This is our first issue in June. For many people it’s time to go to the pool, King’s Island and maybe vacation somewhere. I want to inform you in this issue that there is something else this summer that you just might want to do. You probably know where I’m going with this. That’s right – landscape improvements. I’m not necessarily saying you have to dig the holes. That’s why I have included tips on selecting a landscape designer. I’ve also included some green “Golden Rules” for either you or that landscape installer.

There are plants suggestions for great yard color and pruning tips for those trees and shrubs you already have. I also had to add mushroom info for you as I think the only good mushroom is a dead one. (I’m just horsing around). Continuing the planting and summer color theme, check out the new drift rose information.

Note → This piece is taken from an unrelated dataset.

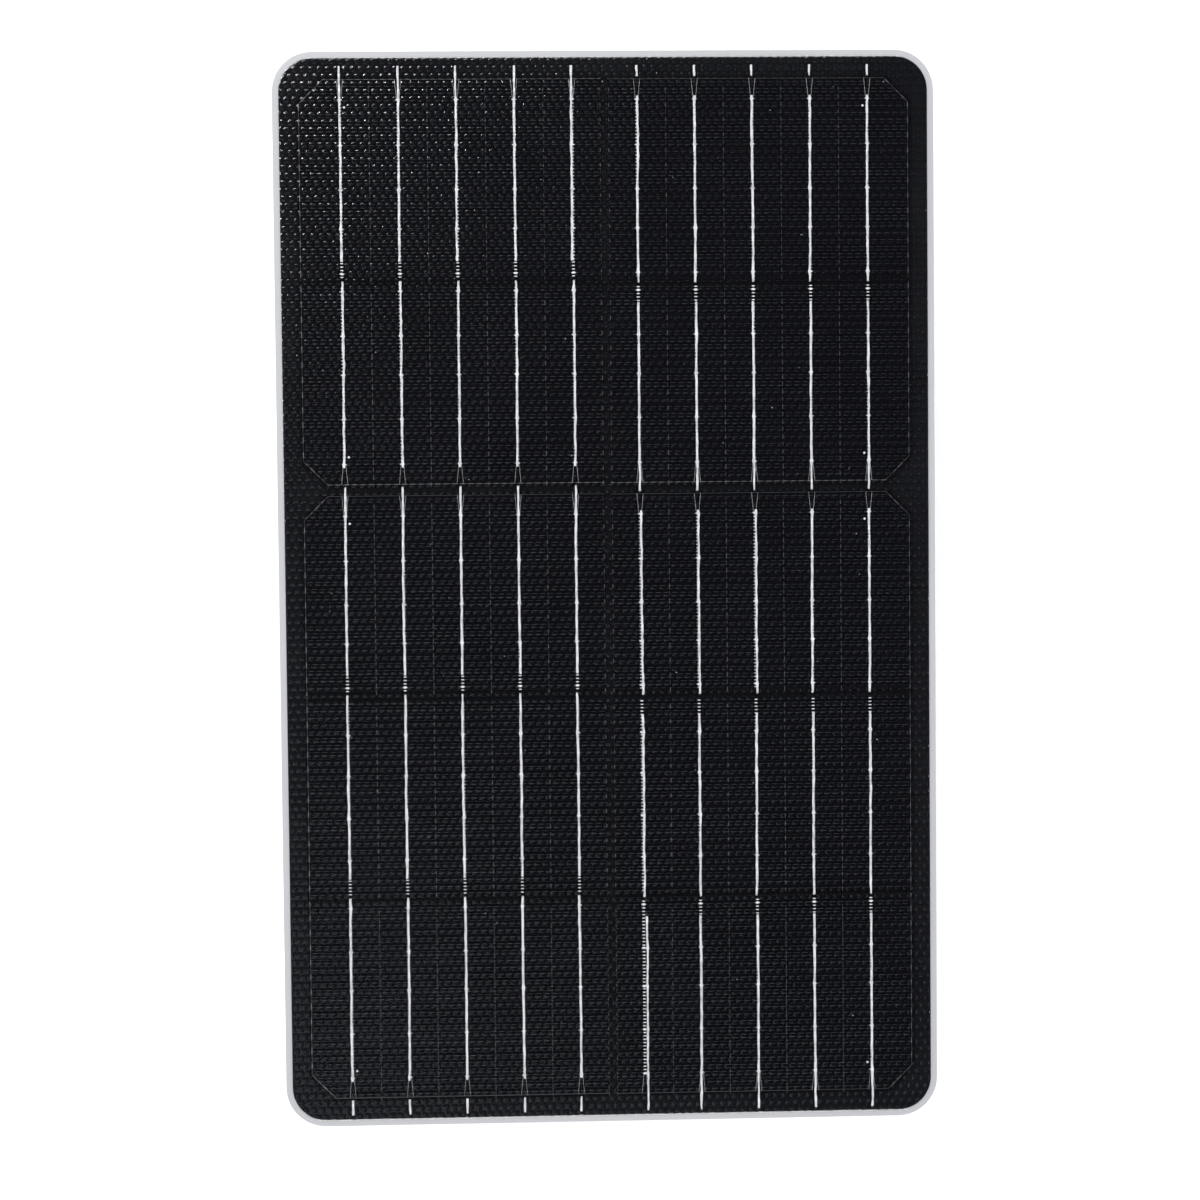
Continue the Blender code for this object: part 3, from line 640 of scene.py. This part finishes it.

May Recap: we received one of the best growing weather months of May that I can remember. Rainfall was a little above normal, more cool days than hot ones, mowing the lawn every 5 to seven days, plants of all types blooming on time, and no hard frosts or freezes. All of this great weather news should encourage all of us to continue planting with all the new and carefree shrubs, trees, and flowers we can still add lots more beauty to our outdoor living area. Let’s get Digging!

Some Did-You-Knows

Repeat blooming daylilies for example Stella D’ora and family will repeat bloom quicker if you dead-head the spent flowers quickly after bloom. All of those on bloom period per year daylilies will bloom again in 8 to 10 weeks if you cut the entire plant back to the ground right after each finish their bloom. Use a hedge shear and cut to the ground.

Do you have excavated ground from a plumber’s trench?? Settle that soil very quickly by renting a root feeder that attaches to your hose and placing it in various spots along the trench after turning and leaving on the water. you can settle 20 to 25 feet of trench over a 24 hour period. Allow settled soil to dry out for a week and go ahead and seed or sod.

Pay special attention to “Leaf spot” lawn disease in this issue.